*Your objective:* Return, exactly as written, the run of lines that begins at the line containing "const outlines = ROCKS.map(rockOutline);" and ends at the line containing "obj.parent = empty". Nothing outside that run belongs in the answer.

*Data shown:*

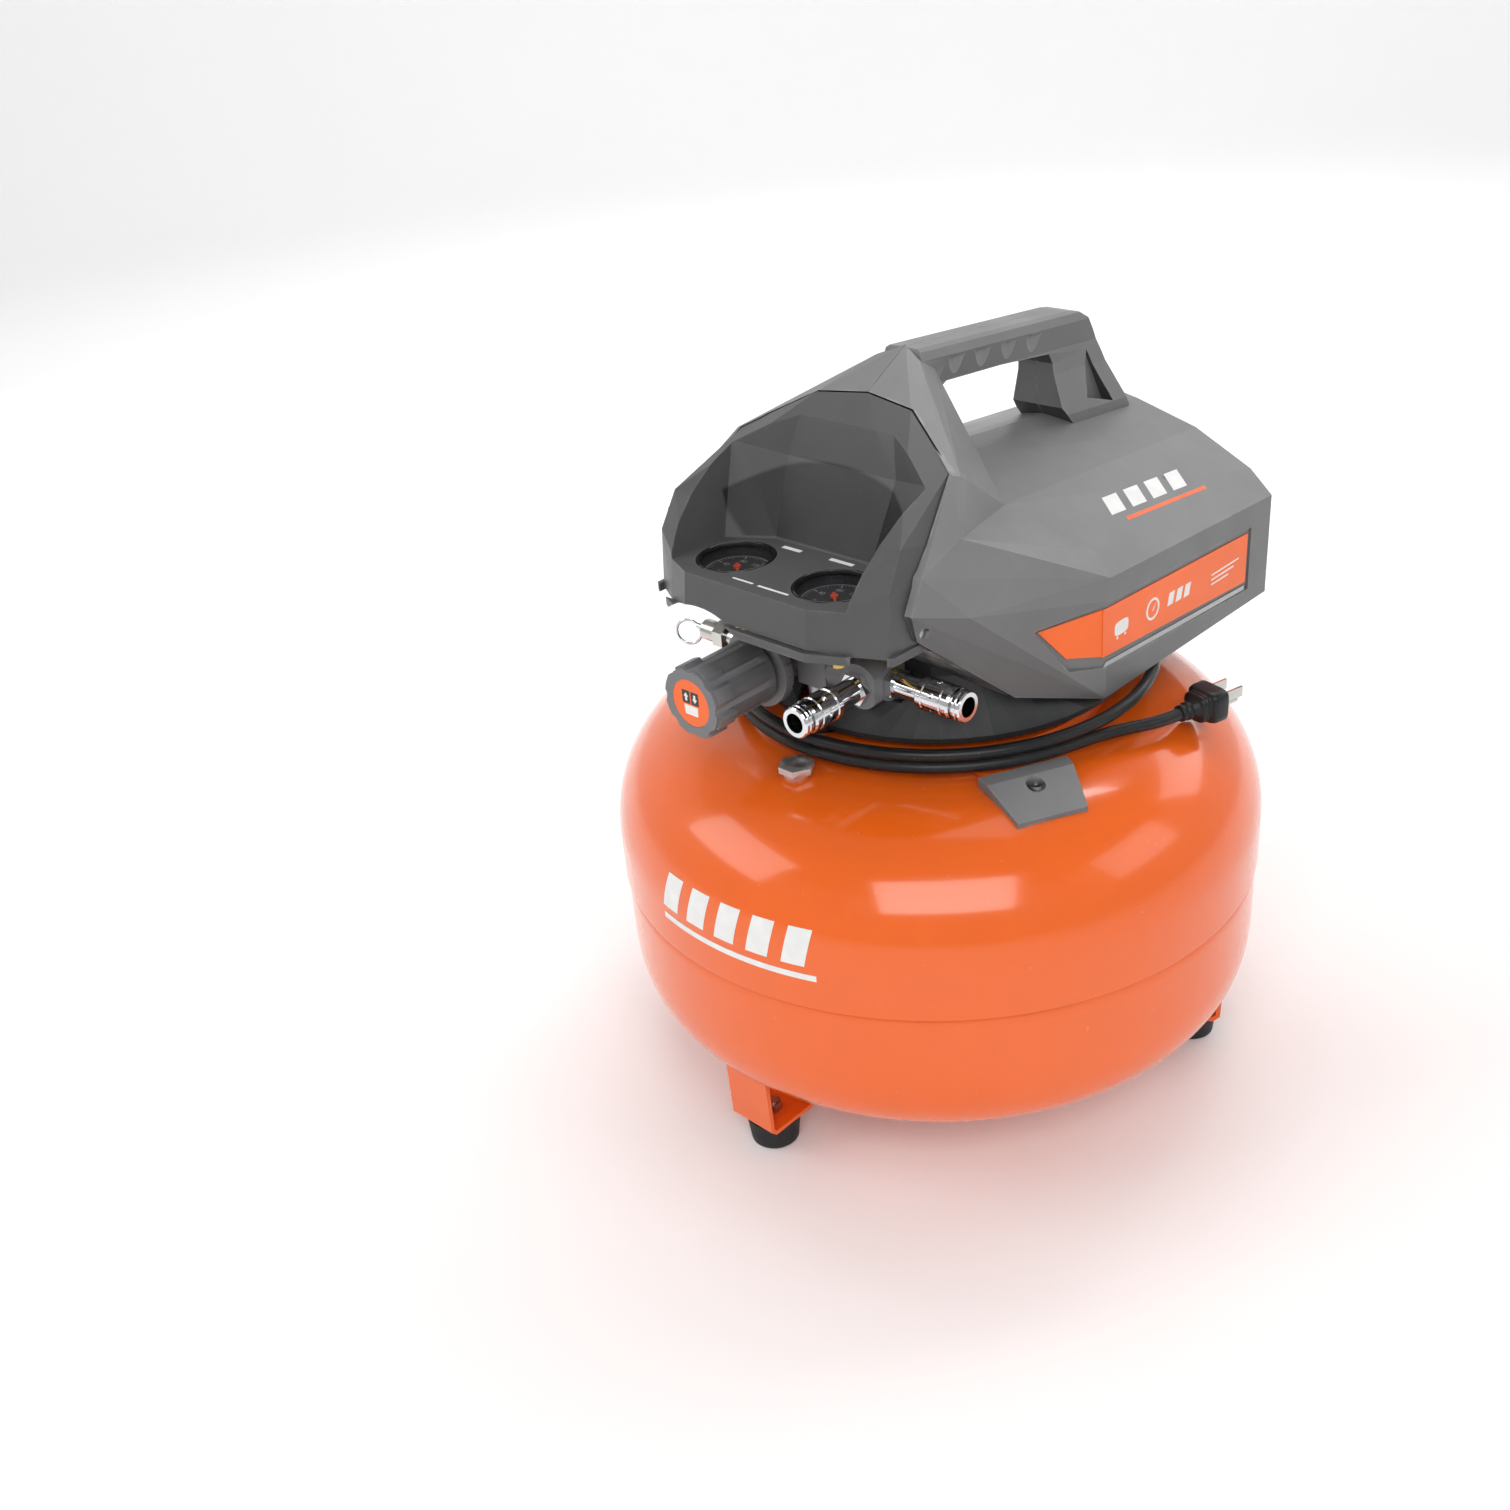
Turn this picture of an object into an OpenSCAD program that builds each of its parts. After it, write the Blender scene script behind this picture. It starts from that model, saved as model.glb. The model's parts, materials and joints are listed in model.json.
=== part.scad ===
// Pancake air compressor. Millimetres, +Z up, origin on the floor under the tank's axis.
// -Y is the front, where the gauges, the knob and the couplers are. +X is the object's right side.

/* [Tank] */
// Outer radius of the pressure tank
tank_r = 205; // [200:1:210]
// Height of the seam between the two tank shells
seam_z = 150; // [146:1:154]
// Wall thickness of the tank
tank_wall = 2.5; // [2:0.1:3.5]
// Radius of the circle that the three feet stand on
foot_circle_r = 170; // [166:1:174]
// Height of a rubber foot
foot_h = 19; // [18:0.5:20]

/* [Shroud] */
// Wall thickness of the shroud and the console
shroud_wall = 3; // [2.5:0.1:3.5]
// Half of the gap between the two halves of the shroud
half_gap = 0.15; // [0.1:0.05:0.3]
// Depth of the label recess
label_recess = 1.3; // [1.2:0.1:1.6]
// Radius of the hole for a gauge in the console shelf
gauge_hole_r = 23.3; // [23:0.1:23.6]

/* [Air fittings] */
// Height of the manifold, the knob and the couplers
air_z = 303; // [302:0.5:304]
// Radius of the regulator knob over its lobes
knob_r = 22.5; // [21:0.5:23.5]
// Number of lobes on the regulator knob
knob_lobes = 8; // [6:1:10]
// Bore radius of the couplers
coupler_bore_r = 6; // [5.5:0.1:6.2]
// Outer radius of a coupler's sleeve
sleeve_r = 9.9; // [9.6:0.1:10.4]

/* [Pump] */
// Height of the motor shaft
shaft_z = 318; // [316:0.5:320]
// Half of the piston's stroke
crank_throw = 6; // [5:0.5:6]
// Radius of the cylinder's bore
cylinder_bore_r = 22; // [21.5:0.1:22.3]
// Radius of the cooling fan
fan_r = 42; // [38:1:43]
// Number of blades on the cooling fan
fan_blades = 9; // [7:1:12]

/* [Cord] */
// Diameter of the mains cord
cord_d = 7.5; // [7:0.1:8]

/* [Hidden] */
$fn = 64;
eps = 0.01;
front_lap = 1.2;
top_straight_z = 177;
top_knuckle = 75;
top_crown = 1000;
bottom_straight_z = 114;
bottom_depth = 82.5;
bottom_power = 3.4;
foot_angles = [-90, 30, 150];
wedge_angles = [-27, 90, 207];
leg_w = 34;
leg_t = 3;
drain_z = bottom_straight_z - bottom_depth;

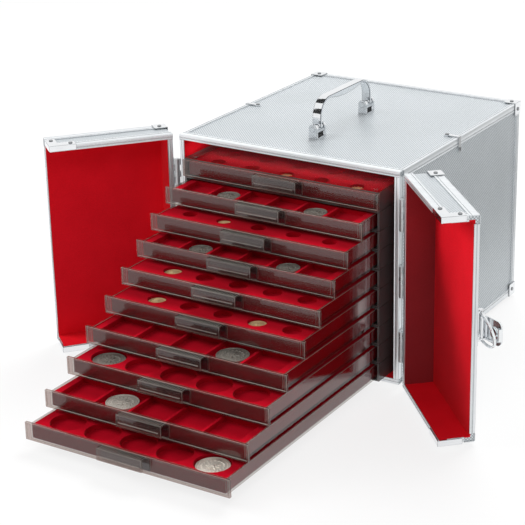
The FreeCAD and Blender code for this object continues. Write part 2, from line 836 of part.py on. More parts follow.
def upright(name, x, y, low, high, radius):
    return rod(name, (x, y, low), "z", radius, high - low)


def build_latch_plate():
    thick = size.latch_plate_thick
    start = size.leaf_gap + size.latch_inset
    half = size.latch_plate_height / 2
    barrel = size.latch_barrel_radius
    parts = [block("latch_base", (start, start + size.latch_plate_width), (FACE - thick, FACE),
                   (LATCH_Z - half, LATCH_Z + half))]
    for index, low in enumerate((LATCH_Z - EAR_INNER - size.latch_ear_thick, LATCH_Z + EAR_INNER)):
        parts.append(block("latch_ear_%d" % index, (LATCH_X - barrel, LATCH_X + barrel),
                           (LATCH_Y, FACE - thick), (low, low + size.latch_ear_thick)))
        parts.append(upright("latch_ear_round_%d" % index, LATCH_X, LATCH_Y, low,
                             low + size.latch_ear_thick, barrel))
    parts.append(upright("latch_pin", LATCH_X, LATCH_Y, LATCH_Z - EAR_INNER, LATCH_Z + EAR_INNER,
                         size.latch_pin_radius))
    rivet_x = start + size.latch_plate_width - 2 * size.rivet_radius
    for index, offset in enumerate((-1, 1)):
        parts.append(rivet("latch_rivet_%d" % index,
                           (rivet_x, FACE - thick, LATCH_Z + offset * half / 2), "y", -1))
    swing(node("latch_plate", join("latch_plate", parts)), 1)


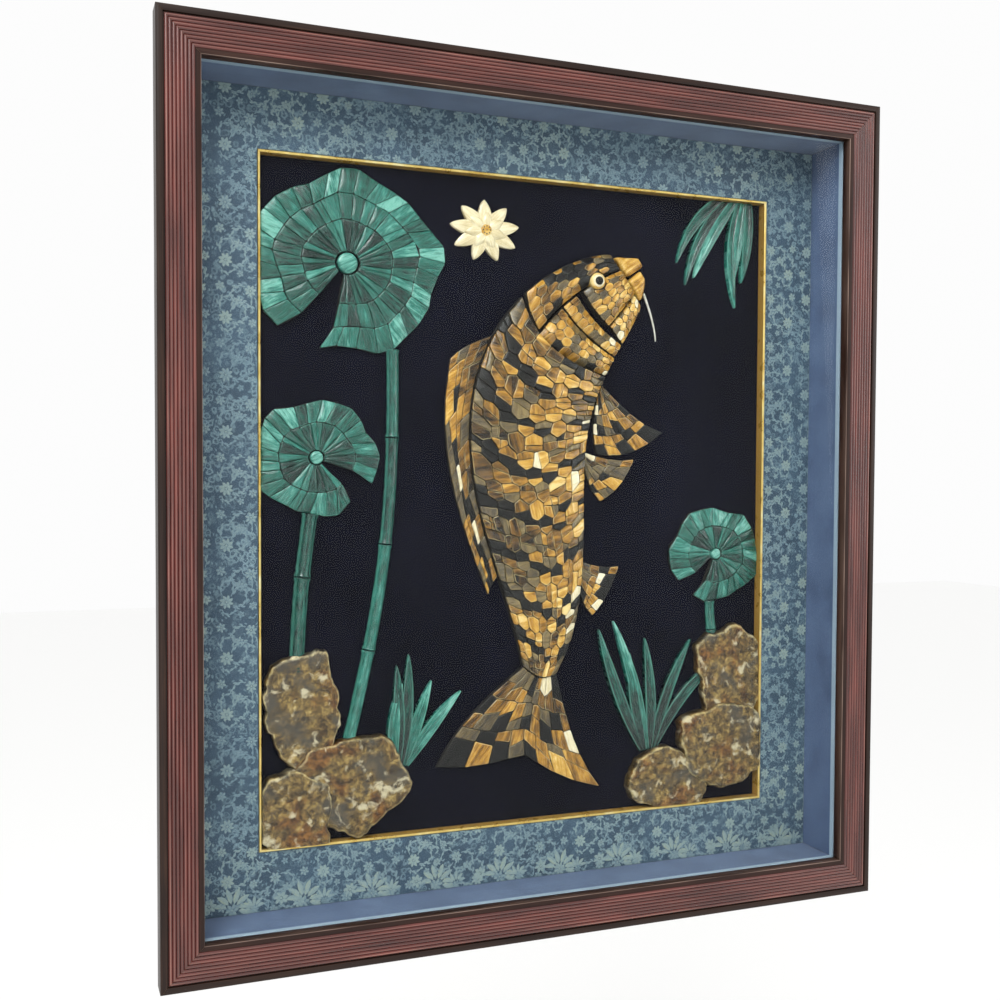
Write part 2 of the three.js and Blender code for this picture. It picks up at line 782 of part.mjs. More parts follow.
function petalRing(count, length, half, turn, edge, ridge, inner) {
  const petals = [];
  for (let i = 0; i < count; i += 1) {
    const angle = turn + 2 * Math.PI * i / count;
    const path = (k) => [
      BLOSSOM.at[0] + lerp(inner, length, k) * Math.cos(angle),
      BLOSSOM.at[1] + lerp(inner, length, k) * Math.sin(angle) * 0.82,
    ];
    const shape = (k) => 0.6 + half * Math.sin(Math.PI * Math.min(1, 0.28 + 0.72 * k)) ** 0.7;
    petals.push(ridgedBlade(path, shape, edge, ridge, 3));
  }
  return petals;
}

function addBlossom(group) {
  const podRadius = 7;
  const inner = podRadius + 2 * FIT;
  const hole = circle(BLOSSOM.at, podRadius, 9);
  const outer = petalRing(9, BLOSSOM.length, 8.2, 0.2, 3.2, 6.5, inner - 2);
  addPiece(group, 'blossom_petals', trim(join(outer), [hole]), paint('petal', 0.3));
  addPiece(group, 'blossom_pod', stone(hole, { edge: 7, crown: 10 }), paint('pod', 0.4));
}

// ---- rocks --------------------------------------------------------------------------------
// Sawn slabs in two banks, the front ones last. Each is a broken round outline, flat on top.
const ROCKS = [
  { name: 'rock_left_back', at: [-276, -228], size: [58, 80], edge: 8, crown: 11 },
  { name: 'rock_left_middle', at: [-224, -320], size: [72, 62], edge: 10, crown: 14 },
  { name: 'rock_left_front', at: [-294, -348], size: [56, 54], edge: 12, crown: 17 },
  { name: 'rock_right_back', at: [284, -222], size: [56, 74], edge: 8, crown: 11 },
  { name: 'rock_right_low', at: [190, -354], size: [68, 42], edge: 9, crown: 13 },
  { name: 'rock_right_middle', at: [272, -318], size: [70, 66], edge: 11, crown: 16 },
];
const ROCK_CORNERS = 8;

function rockOutline({ at, size }, seed) {
  return Array.from({ length: ROCK_CORNERS }, (_, i) => {
    const angle = 2 * Math.PI * (i + 0.8 * (chance(i, seed) - 0.5)) / ROCK_CORNERS;
    const reach = lerp(0.8, 1.14, chance(seed, i));
    return [at[0] + size[0] * reach * Math.cos(angle), at[1] + size[1] * reach * Math.sin(angle)];
  });
}

// ---- assembly -----------------------------------------------------------------------------
function paint(colour, roughness, metalness = 0) {
  return { color: COLOURS[colour], roughness, metalness };
}

function addPiece(group, name, geometry, look) {
  const material = look.isMaterial ? look : new THREE.MeshStandardMaterial(look);
  const mesh = new THREE.Mesh(geometry, material);
  mesh.name = name;
  group.add(mesh);
}

function addPicture(group) {
  addPiece(group, 'carp_body', carpBody(), paint('scale', 0.35));
  addHead(group);
  addFins(group);
  addBarbel(group);
  const leaves = LEAVES.map((leaf) => {
    addPiece(group, leaf.name, trim(lotusLeaf(leaf)), paint('leaf', 0.3));
    const heart = circle(leaf.at, leaf.radius * 0.105, 8);
    addPiece(group, `${leaf.name}_heart`, stone(heart, { edge: 6, crown: 9 }), paint('leaf', 0.3));
    return Array.from({ length: LEAF_SIDES }, (_, i) =>
      onLeaf(leaf, 2 * Math.PI * i / LEAF_SIDES, 1));
  });
  const outlines = ROCKS.map(rockOutline);
  ROCKS.forEach((rock, i) => {
    const slab = stone(outlines[i], { edge: rock.edge, crown: rock.crown, bevel: 0.9, flat: true });
    addPiece(group, rock.name, trim(slab, outlines.slice(i + 1)), paint('rock', 0.5));
  });
  const front = [...leaves, ...outlines];
  STALKS.forEach((stalk) => addStalk(group, stalk, front));
  TUFTS.forEach((tuft, i) => {
    addPiece(group, tuft.name, trim(reedTuft(tuft, i + 3), front), paint('blade', 0.3));
  });
  addBlossom(group);
}

function hang(group) {
  group.rotation.x = Math.PI / 2;
  const panel = new THREE.Group();
  panel.add(group);
  return panel;
}

const pieces = new THREE.Group();
addBox(pieces);
addPicture(pieces);
export default hang(pieces);
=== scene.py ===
"""The finish of a stone mosaic panel: cut stones on velvet in a deep glazed box frame.

Shapes are laid out in the panel's own millimetres: u to the right, v up and w out of the wall.
Each piece keeps the form of the solid that it stands for and adds its stones, reeds or weave.
"""
import math

import bpy
import mathutils
import numpy as np
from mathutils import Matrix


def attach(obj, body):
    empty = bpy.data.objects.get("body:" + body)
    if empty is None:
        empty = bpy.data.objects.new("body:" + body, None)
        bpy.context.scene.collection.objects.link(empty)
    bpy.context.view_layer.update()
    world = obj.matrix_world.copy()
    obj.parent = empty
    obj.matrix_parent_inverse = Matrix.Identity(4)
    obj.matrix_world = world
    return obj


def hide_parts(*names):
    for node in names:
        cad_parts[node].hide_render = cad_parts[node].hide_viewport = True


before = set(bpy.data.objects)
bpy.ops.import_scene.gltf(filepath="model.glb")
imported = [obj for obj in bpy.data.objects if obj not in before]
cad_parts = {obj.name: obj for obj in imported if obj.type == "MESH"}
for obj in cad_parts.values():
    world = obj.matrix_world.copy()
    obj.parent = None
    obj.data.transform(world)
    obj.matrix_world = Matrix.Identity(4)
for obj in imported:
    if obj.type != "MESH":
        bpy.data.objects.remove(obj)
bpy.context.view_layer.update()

# ---- sizes in millimetres -----------------------------------------------------------------
PANEL_W, PANEL_H, PANEL_D = 888.0, 1000.0, 100.0
RAIL_W, RAIL_D, RABBET, LIP = 45.0, 26.0, 14.0, 14.0
BORDER_W, GROOVE_W, BAND_W = 7.2, 1.2, 6.0
REEDS, REED_RISE = 8, 1.4
FIT = 0.3
SIGHT_W, SIGHT_H = PANEL_W - 2 * RAIL_W, PANEL_H - 2 * RAIL_W
WALL_T, WALL_LOW, WALL_HIGH = 12.0, 4.3, 83.4
PAINTED_LIGHT_STRIP = 6.0  # the depth of the strip at the wall's front, by the glass, that is painted paler as light
SIDES = ("bottom", "right", "top", "left")
BED = 12.0  # the stones' flat backs, on the velvet
MAT_FRONT = 23.7
FILLET_RISE = 1.0
WINDOW_W, WINDOW_H = 658.6, 776.2
REACH_U, REACH_V = WINDOW_W / 2 - 3.6, WINDOW_H / 2 - 3.6  # as far as the picture goes


# ---- small helpers ------------------------------------------------------------------------
def lerp(a, b, k):
    return a + (b - a) * k


def chance(a, b):
    """A repeatable number from 0 to 1 for a pair of numbers."""
    wave = math.sin(a * 12.9898 + b * 78.233) * 43758.5453
    return wave - math.floor(wave)


def drift(u, v, size, seed=0.0):
    """A slow, smooth change from 0 to 1 over the panel, with patches of about this size."""
    x, y = u / size + 7.3 * seed, v / size - 3.1 * seed
    wave = math.sin(x * 2.1 + 1.3 * math.sin(y * 1.7))
    wave += math.sin(y * 2.6 + 1.1 * math.sin(x * 1.9 + 2))
    return min(1.0, max(0.0, 0.5 + 0.27 * wave))


def linear(colour, alpha=1.0):
    """An sRGB hex colour as the linear numbers that a shader takes."""
    parts = [int(colour[i:i + 2], 16) / 255 for i in (1, 3, 5)]
    return [p / 12.92 if p <= 0.04045 else ((p + 0.055) / 1.055) ** 2.4 for p in parts] + [alpha]


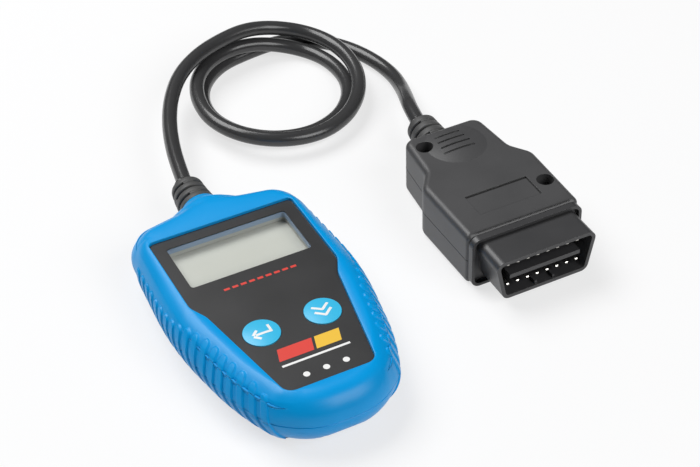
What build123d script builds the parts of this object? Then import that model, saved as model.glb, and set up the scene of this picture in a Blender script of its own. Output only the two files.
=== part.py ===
from build123d import *
import math
import os

# A handheld diagnostic code reader: a two-piece case with a window and two keys, and a coiled
# cable that ends in a sixteen-pin vehicle plug.  Millimetres; +Z up, +Y towards the cable.
# The origin is on the floor, under the middle of the reader's case.

past = 1.0                    # how far a cutting shape runs past the face that it opens
sink = 0.2                    # how far a joined shape reaches into its neighbour

# ---------------------------------------------------------------- reader case
case_height = 21.9            # floor to the rim round the faceplate
parting_height = 12.4         # joint between the rear and the front cover
case_wall = 2.2
case_floor = 2.2              # thickness of the rear cover's back
deck_round = 5.5              # rounding of the front cover's upper edge
belly_round = 11.0            # rounding of the rear cover's lower edge
keel_y, keel_radius = -42.75, 24.0      # the back sweeps up from here to the foot end

# right-hand corners of the case outline, from the cable end to the heel, with their radii
roof_y = 57.43                # the top edge's height on the centre line, inside the collar
shoulder_x, shoulder_y, shoulder_radius = 32.13, 50.92, 12.5
hip_x, hip_y, hip_radius = 36.12, -0.62, 130.0
thigh_x, thigh_y, thigh_radius = 29.77, -36.98, 100.0
heel_x, heel_y, heel_radius = 23.11, -51.55, 12.0
toe_x, toe_y, toe_radius = 11.68, -61.05, 25.8

lip_height = 1.2              # locating lip of the rear cover, inside the front cover's rebate
lip_share = 0.5               # share of the wall that the lip takes
lip_clearance = 0.08

groove_count = 17             # grooves down each side, which leave the grip ribs
groove_radius = 1.45
groove_outset = 0.85          # how far the groove's axis stands outside the case
groove_first = 48.6           # distance along the outline to the first groove
groove_pitch_first, groove_pitch_last = 5.0, 5.35
groove_foot = 4.0             # lowest level of the grooves
groove_top_first, groove_top_last = 15.5, 19.0

collar_end_y = 61.05
collar_root_y = 50.0
collar_end_radius, collar_root_radius = 7.7, 9.2
cable_height = 12.5           # level of the cable's axis where it leaves the case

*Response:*
  const outlines = ROCKS.map(rockOutline);
  ROCKS.forEach((rock, i) => {
    const slab = stone(outlines[i], { edge: rock.edge, crown: rock.crown, bevel: 0.9, flat: true });
    addPiece(group, rock.name, trim(slab, outlines.slice(i + 1)), paint('rock', 0.5));
  });
  const front = [...leaves, ...outlines];
  STALKS.forEach((stalk) => addStalk(group, stalk, front));
  TUFTS.forEach((tuft, i) => {
    addPiece(group, tuft.name, trim(reedTuft(tuft, i + 3), front), paint('blade', 0.3));
  });
  addBlossom(group);
}

function hang(group) {
  group.rotation.x = Math.PI / 2;
  const panel = new THREE.Group();
  panel.add(group);
  return panel;
}

const pieces = new THREE.Group();
addBox(pieces);
addPicture(pieces);
export default hang(pieces);
=== scene.py ===
"""The finish of a stone mosaic panel: cut stones on velvet in a deep glazed box frame.

Shapes are laid out in the panel's own millimetres: u to the right, v up and w out of the wall.
Each piece keeps the form of the solid that it stands for and adds its stones, reeds or weave.
"""
import math

import bpy
import mathutils
import numpy as np
from mathutils import Matrix


def attach(obj, body):
    empty = bpy.data.objects.get("body:" + body)
    if empty is None:
        empty = bpy.data.objects.new("body:" + body, None)
        bpy.context.scene.collection.objects.link(empty)
    bpy.context.view_layer.update()
    world = obj.matrix_world.copy()
    obj.parent = empty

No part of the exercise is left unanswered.